I suspect these are dumb questions but that never stopped me before. :crazy2: One of these days I need to assemble the complete FarmerTec/Huztl 361 kit I bought, maybe after that I would have a clue.
 
You can block off the intake side at the carb to flange connection but not forward of that so testing the actual gasket between the carb and its mounting flange is rather difficult. Actual physical examination will tell if the gasket is compromised in some way. It does not matter where the piston is located in the cylinder, air will leak around the piston and rings as they are not totally air tight. If a saw has an external impulse line I will leave the line on and pull vac through it, in that way the line gets its test at the same time.
 
Just couple hints about this from experience:
I have not read all of this thread and this might already be suggested.

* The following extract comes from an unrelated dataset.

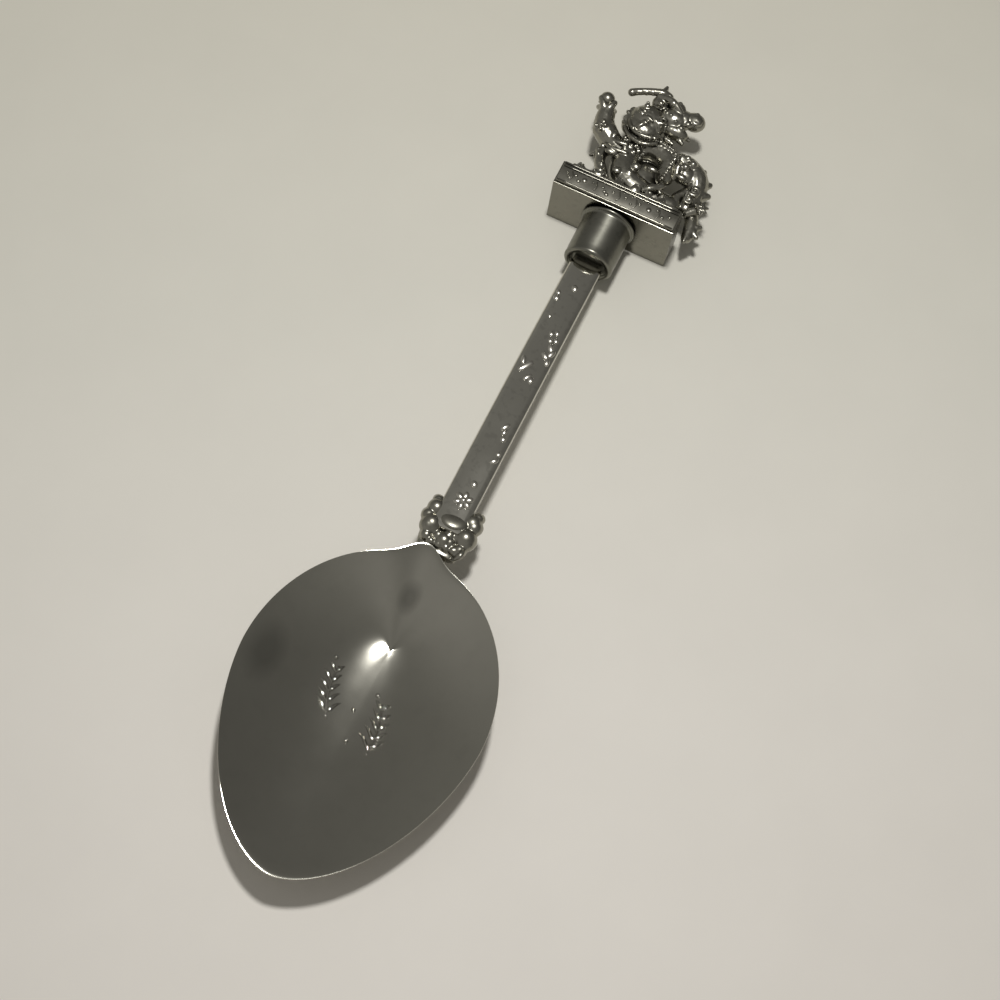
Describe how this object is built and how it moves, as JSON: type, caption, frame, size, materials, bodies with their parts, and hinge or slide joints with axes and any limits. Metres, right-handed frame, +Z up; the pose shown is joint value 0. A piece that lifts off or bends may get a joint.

Something that is quite often overlooked easily such as you describe with a chainsaw is overheating of the piston/block. The piston's skirt is swelling into the cylinder and eating itself due to heat. At first you can usually take the saw out of the cut, piss rev for awhile get a ok rev and then back into the cut and same thing again. The piston is eating due to swelling into the jug, friction increasing producing more heat and the piston is eating itself and it appears to be fuel related or chain/clutch bogging in a sustained cut.
Very easy to ruin a saw FAST when this is happening because it leads you to think that the saw is starving for fuel, chain, clutch is binding/pinching because the rpms will start decreasing when in a full bar loaded cut for longer than 30 seconds and removing the load and revving the saw may get it back up to throttle good. You also will not ever notice such in light unloaded cuts of less than 20 seconds to 1 minute. cuts and trimming. I've seen them eventually just seize up, cannot pull the recoil and it pulls with friction and may start and run again after a cool down.
I use a 3M IR therometer. You can find good reliable IR therometers for around $25 now days.

A tach will show that the rpms are not being exceeded during these type cuts and loads.